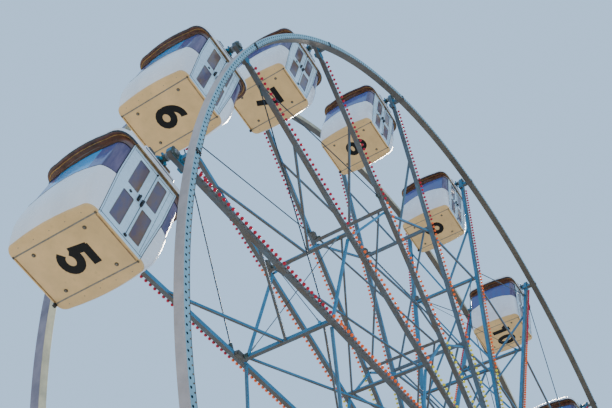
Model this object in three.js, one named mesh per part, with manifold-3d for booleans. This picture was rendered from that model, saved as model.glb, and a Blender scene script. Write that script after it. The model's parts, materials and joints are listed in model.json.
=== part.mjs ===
// Ferris wheel with sixteen level cabins, in millimetres, Z up, the floor at Z = 0.
// The wheel turns about the Y axis; its front side faces -Y.
import * as THREE from 'three';
import { ConvexGeometry } from 'three/addons/geometries/ConvexGeometry.js';
import { mergeVertices } from 'three/addons/utils/BufferGeometryUtils.js';
import Module from 'manifold-3d';

const wasm = await Module();
wasm.setup();

// Wheel.
const cabinCount = 16;
const stepAngle = 2 * Math.PI / cabinCount;
const firstAngle = THREE.MathUtils.degToRad(170);
const hubHeight = 13400;
const pivotRadius = 10500;
const fitGap = 0.3;
const fuseDepth = 5;

// Spoke trusses, each a ladder of two chords in the plane through the hub axis.
const chordOffset = 898;
const chordSize = 80;
const chordInner = 600;
const chordOuter = 10290;
const outerRingRadius = 6615;
const innerRingRadius = 3675;
const veeRadius = 8560;
const outerRingSize = 70;
const innerRingSize = 64;
const veeSize = 44;
const veeFoot = 20;
const crossSize = 36;
const crossReach = 750;
const hubCrossRadius = 900;
const strutOffset = 842;
const strutDrop = 90;
const outerStrutSize = 44;
const innerStrutSize = 42;
const rootDepth = 12;

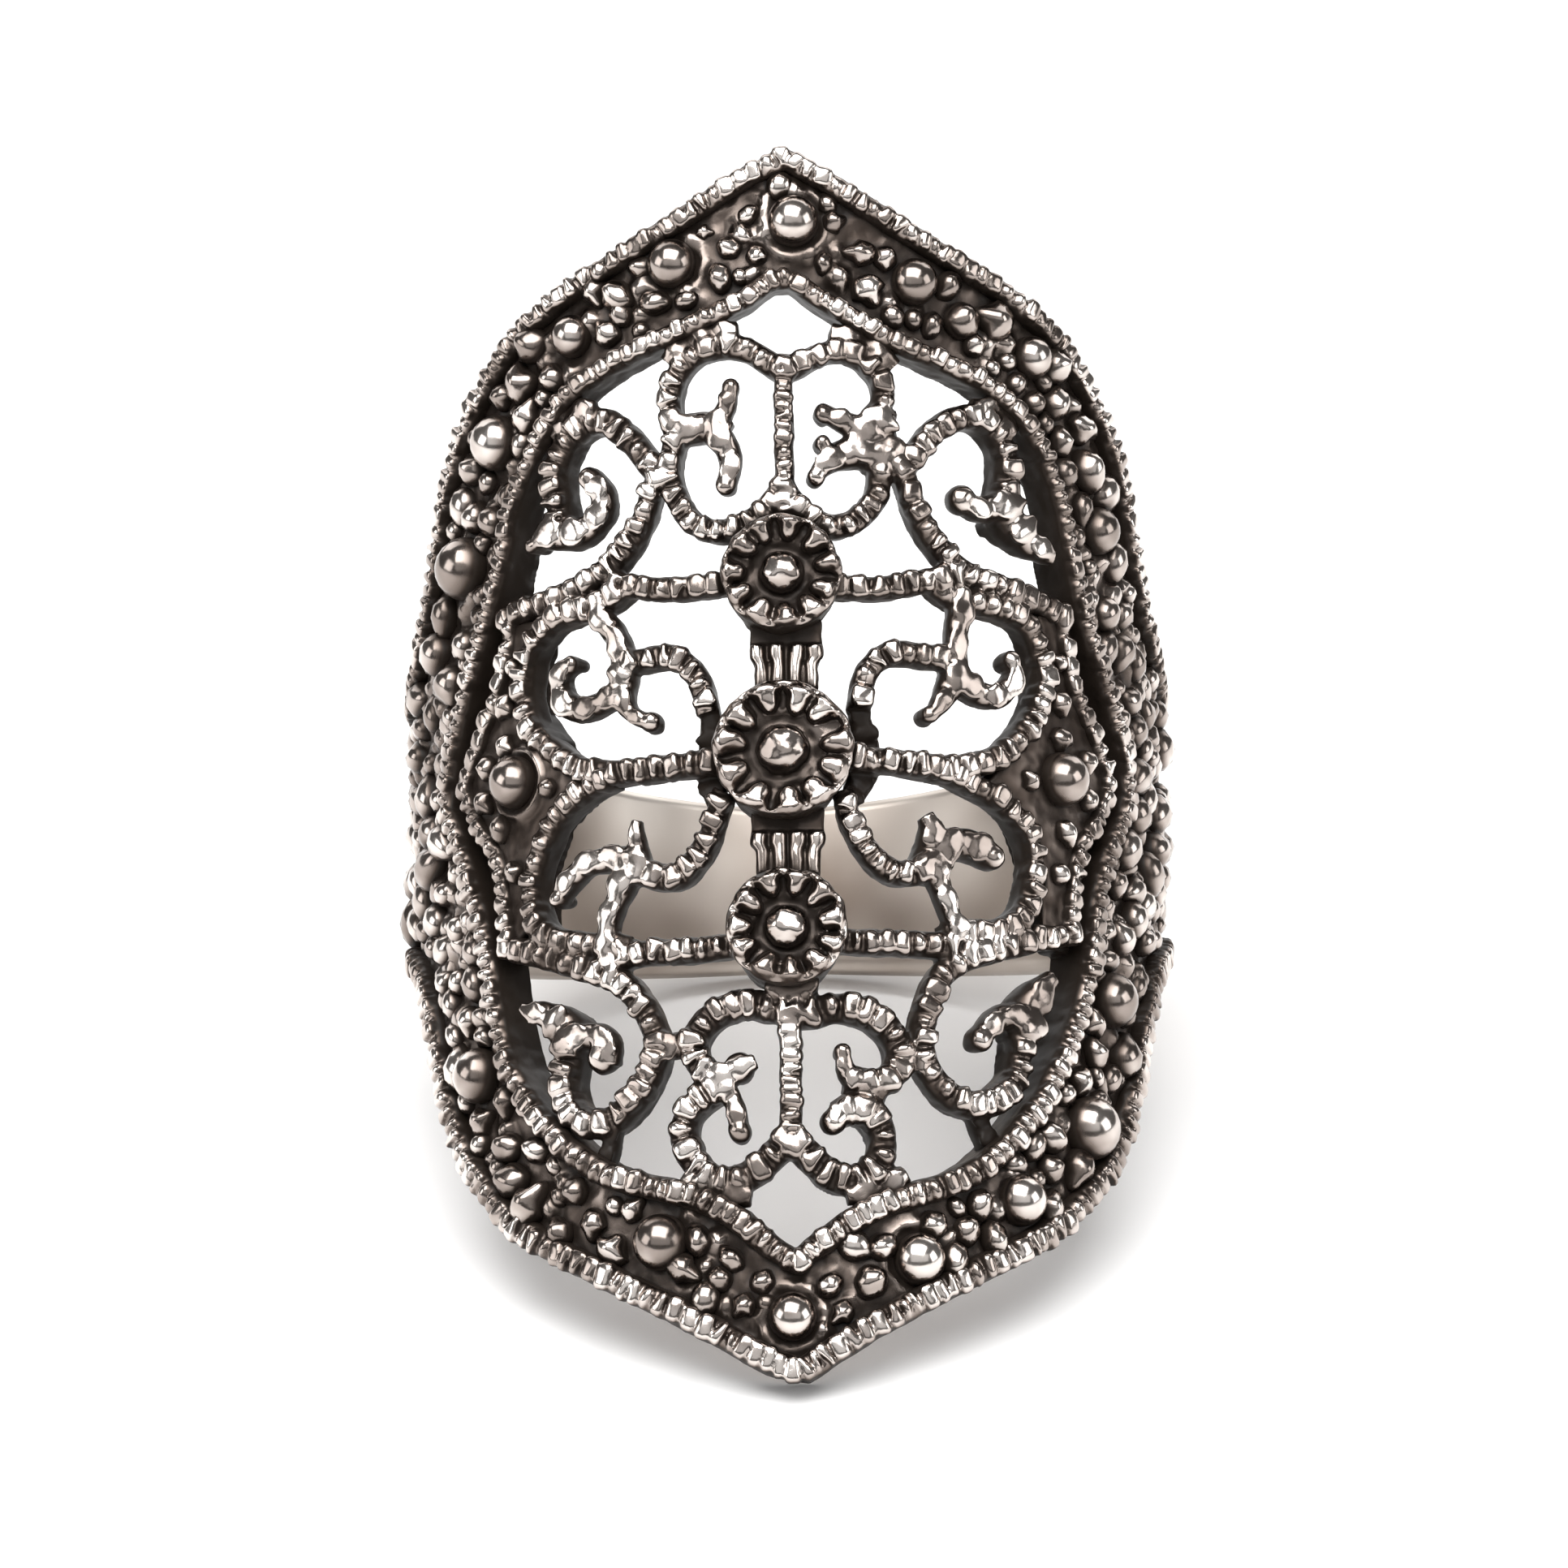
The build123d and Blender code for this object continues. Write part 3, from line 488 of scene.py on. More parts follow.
def bar(length, width, top, foot, rounding):
    """A straight bar along X with tapered walls and a back rounded by this share of its width."""
    bpy.ops.mesh.primitive_cube_add(size=1, location=(length / 2, 0, (top + foot) / 2))
    piece = name_piece("bar")
    piece.scale = (length + 2 * BAR_OVERLAP, width, top - foot)
    apply_place(piece)
    select_points(piece, lambda co: co.z < foot + 1e-3)
    bpy.ops.transform.resize(value=(1, 0.78, 1), center_override=(0, 0, 0))
    select_edges(piece, lambda a, b: abs(a.y - b.y) < 1e-4 and a.z > top - 1e-3 and b.z > top - 1e-3)
    bpy.ops.mesh.bevel(offset=width * rounding, segments=6, profile=0.5, affect="EDGES")
    select_edges(piece, lambda a, b: abs(a.x - b.x) > length / 2)
    bpy.ops.mesh.subdivide(number_cuts=max(1, round(length / 0.15)))
    leave_edit()
    return piece


def lump_patterns():
    """What the notched wires carry on their backs: a ball, a pillow and a pillow with one side pinched."""
    shapes = [grain_pattern(2)]
    for pinch in (1.0, 1.0, 0.5):
        bpy.ops.mesh.primitive_cube_add(size=2, location=(0, 0, 0))
        pillow = name_piece("pillow")
        select_edges(pillow, lambda a, b: True)
        bpy.ops.mesh.bevel(offset=0.55, segments=3, profile=0.5, affect="EDGES")
        select_points(pillow, lambda co: co.y > 0)
        bpy.ops.transform.resize(value=(pinch, 1, 1), center_override=(0, 0, 0))
        leave_edit()
        shapes.append(pillow)
    return shapes


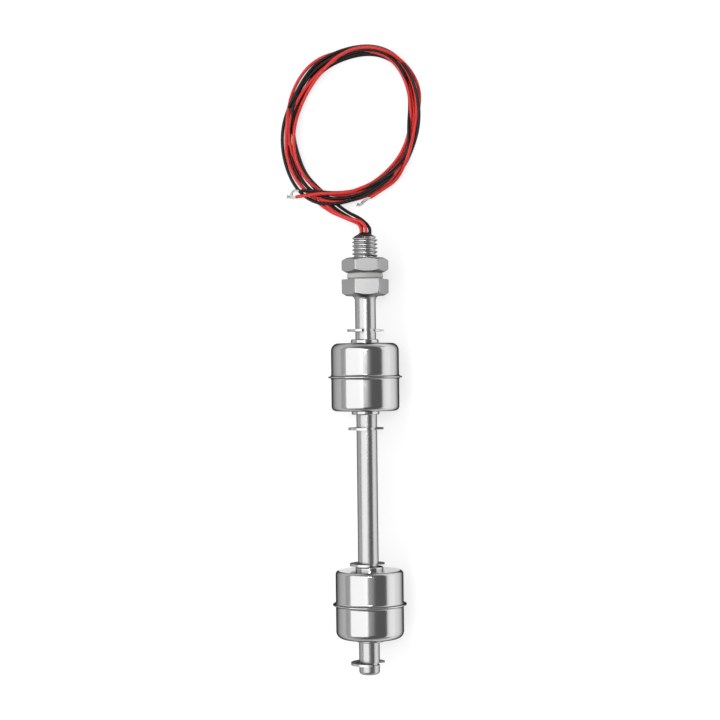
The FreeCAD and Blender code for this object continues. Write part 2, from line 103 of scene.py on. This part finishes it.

---

#### EXERCISE BRIEF:
Repeat each record in full; every line must match exactly.

#### OUTPUT BELOW:
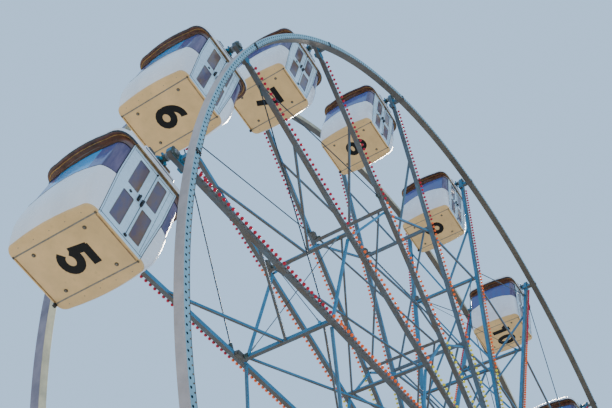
Model this object in three.js, one named mesh per part, with manifold-3d for booleans. This picture was rendered from that model, saved as model.glb, and a Blender scene script. Write that script after it. The model's parts, materials and joints are listed in model.json.
=== part.mjs ===
// Ferris wheel with sixteen level cabins, in millimetres, Z up, the floor at Z = 0.
// The wheel turns about the Y axis; its front side faces -Y.
import * as THREE from 'three';
import { ConvexGeometry } from 'three/addons/geometries/ConvexGeometry.js';
import { mergeVertices } from 'three/addons/utils/BufferGeometryUtils.js';
import Module from 'manifold-3d';

const wasm = await Module();
wasm.setup();

// Wheel.
const cabinCount = 16;
const stepAngle = 2 * Math.PI / cabinCount;
const firstAngle = THREE.MathUtils.degToRad(170);
const hubHeight = 13400;
const pivotRadius = 10500;
const fitGap = 0.3;
const fuseDepth = 5;

// Spoke trusses, each a ladder of two chords in the plane through the hub axis.
const chordOffset = 898;
const chordSize = 80;
const chordInner = 600;
const chordOuter = 10290;
const outerRingRadius = 6615;
const innerRingRadius = 3675;
const veeRadius = 8560;
const outerRingSize = 70;
const innerRingSize = 64;
const veeSize = 44;
const veeFoot = 20;
const crossSize = 36;
const crossReach = 750;
const hubCrossRadius = 900;
const strutOffset = 842;
const strutDrop = 90;
const outerStrutSize = 44;
const innerStrutSize = 42;
const rootDepth = 12;

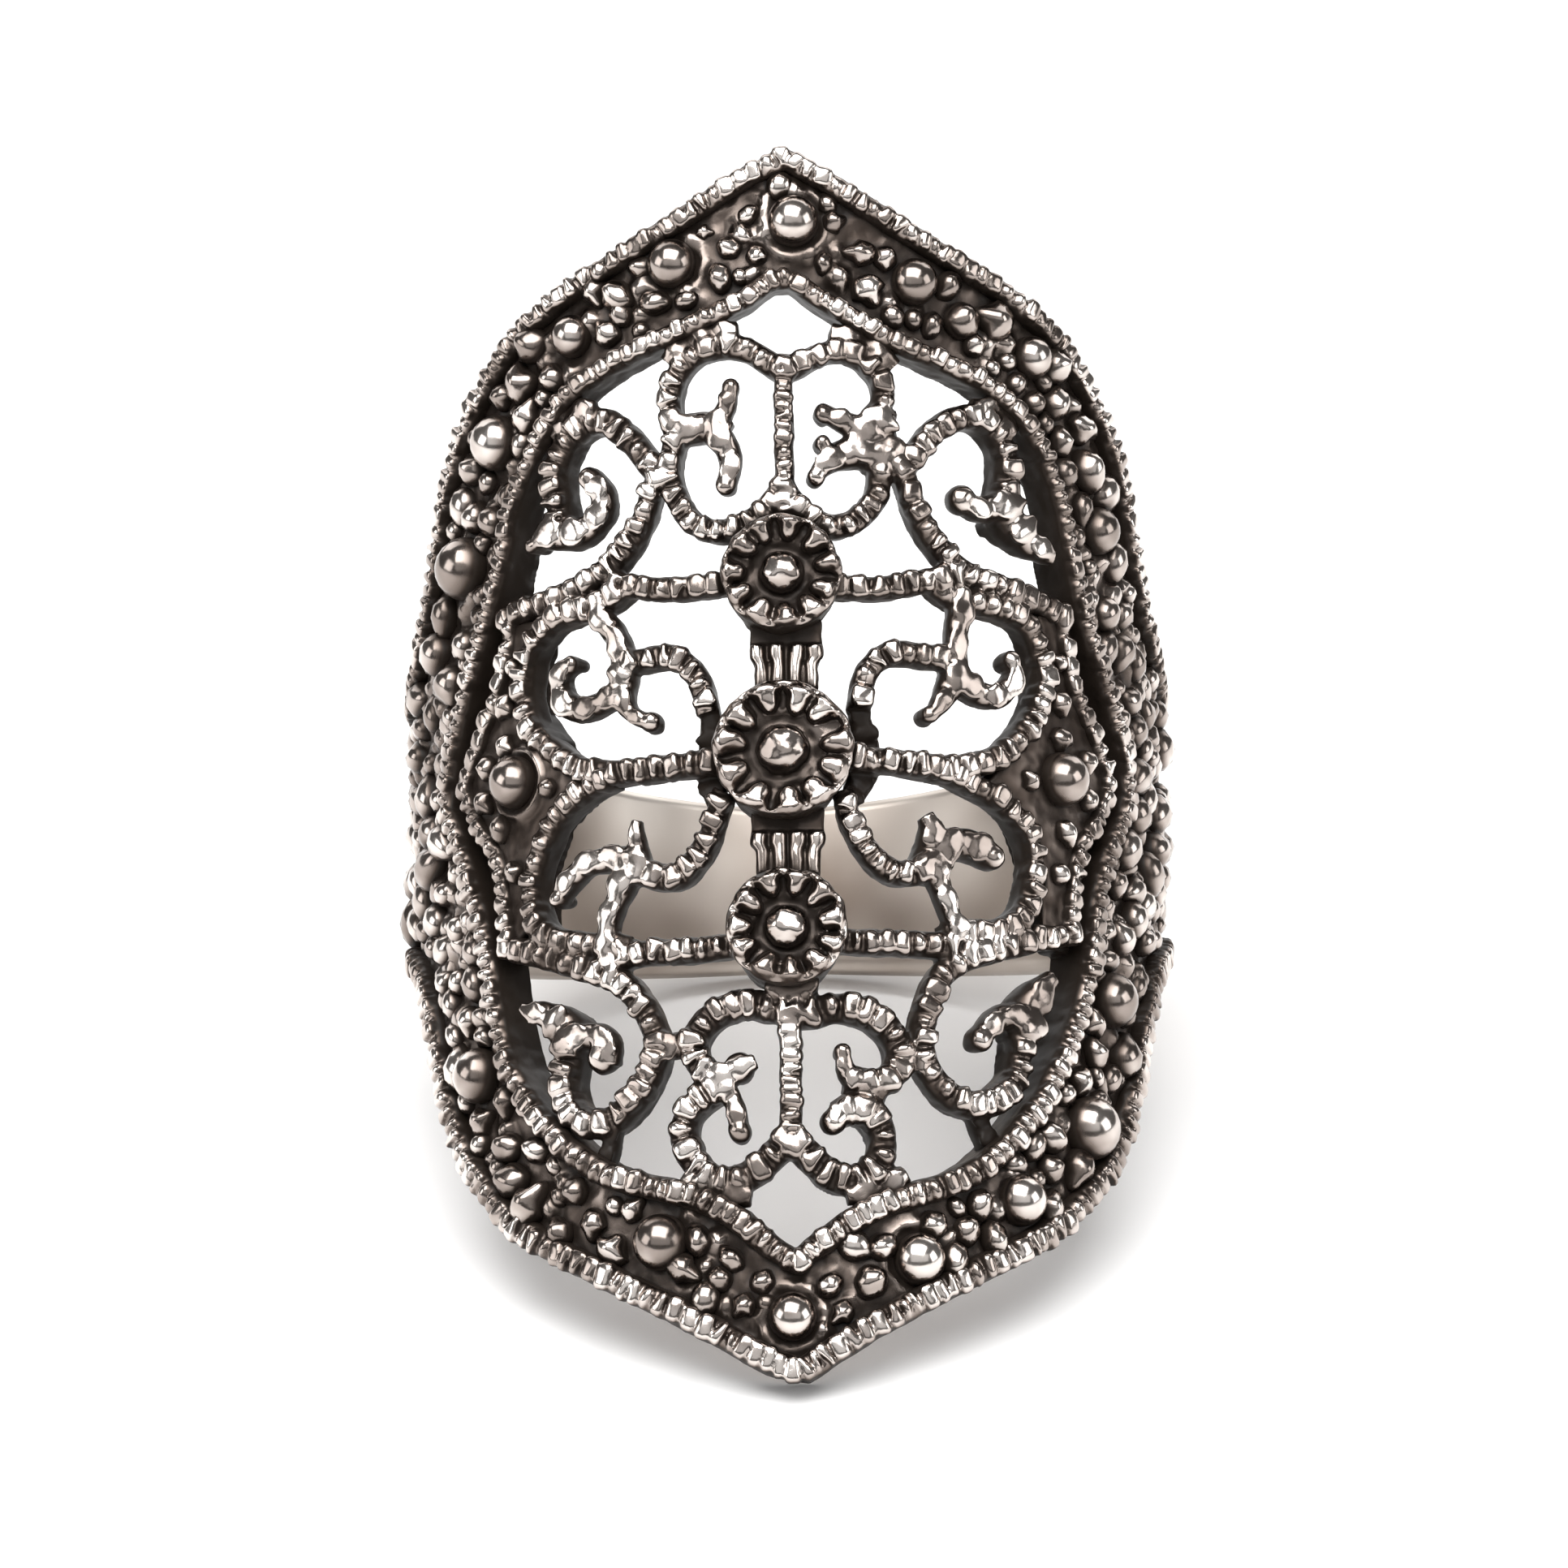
The build123d and Blender code for this object continues. Write part 3, from line 488 of scene.py on. More parts follow.
def bar(length, width, top, foot, rounding):
    """A straight bar along X with tapered walls and a back rounded by this share of its width."""
    bpy.ops.mesh.primitive_cube_add(size=1, location=(length / 2, 0, (top + foot) / 2))
    piece = name_piece("bar")
    piece.scale = (length + 2 * BAR_OVERLAP, width, top - foot)
    apply_place(piece)
    select_points(piece, lambda co: co.z < foot + 1e-3)
    bpy.ops.transform.resize(value=(1, 0.78, 1), center_override=(0, 0, 0))
    select_edges(piece, lambda a, b: abs(a.y - b.y) < 1e-4 and a.z > top - 1e-3 and b.z > top - 1e-3)
    bpy.ops.mesh.bevel(offset=width * rounding, segments=6, profile=0.5, affect="EDGES")
    select_edges(piece, lambda a, b: abs(a.x - b.x) > length / 2)
    bpy.ops.mesh.subdivide(number_cuts=max(1, round(length / 0.15)))
    leave_edit()
    return piece


def lump_patterns():
    """What the notched wires carry on their backs: a ball, a pillow and a pillow with one side pinched."""
    shapes = [grain_pattern(2)]
    for pinch in (1.0, 1.0, 0.5):
        bpy.ops.mesh.primitive_cube_add(size=2, location=(0, 0, 0))
        pillow = name_piece("pillow")
        select_edges(pillow, lambda a, b: True)
        bpy.ops.mesh.bevel(offset=0.55, segments=3, profile=0.5, affect="EDGES")
        select_points(pillow, lambda co: co.y > 0)
        bpy.ops.transform.resize(value=(pinch, 1, 1), center_override=(0, 0, 0))
        leave_edit()
        shapes.append(pillow)
    return shapes


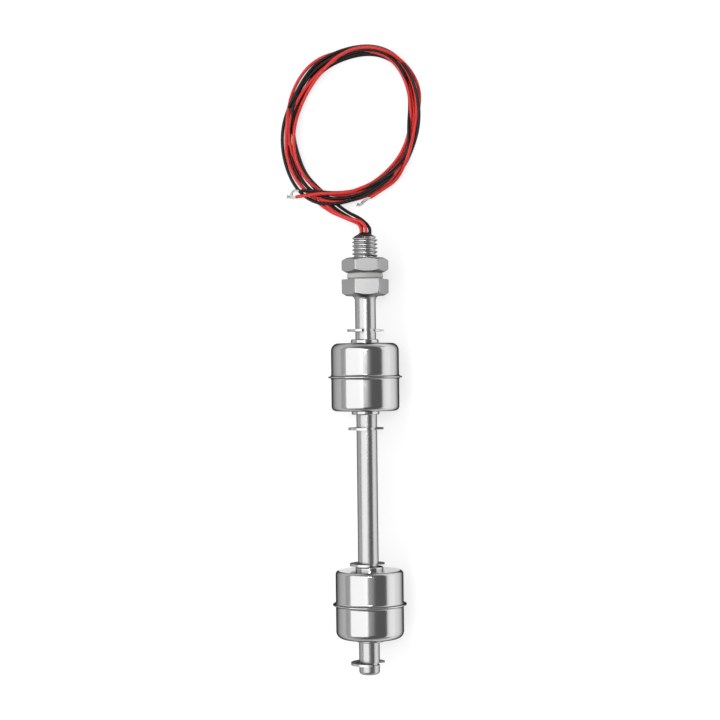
The FreeCAD and Blender code for this object continues. Write part 2, from line 103 of scene.py on. This part finishes it.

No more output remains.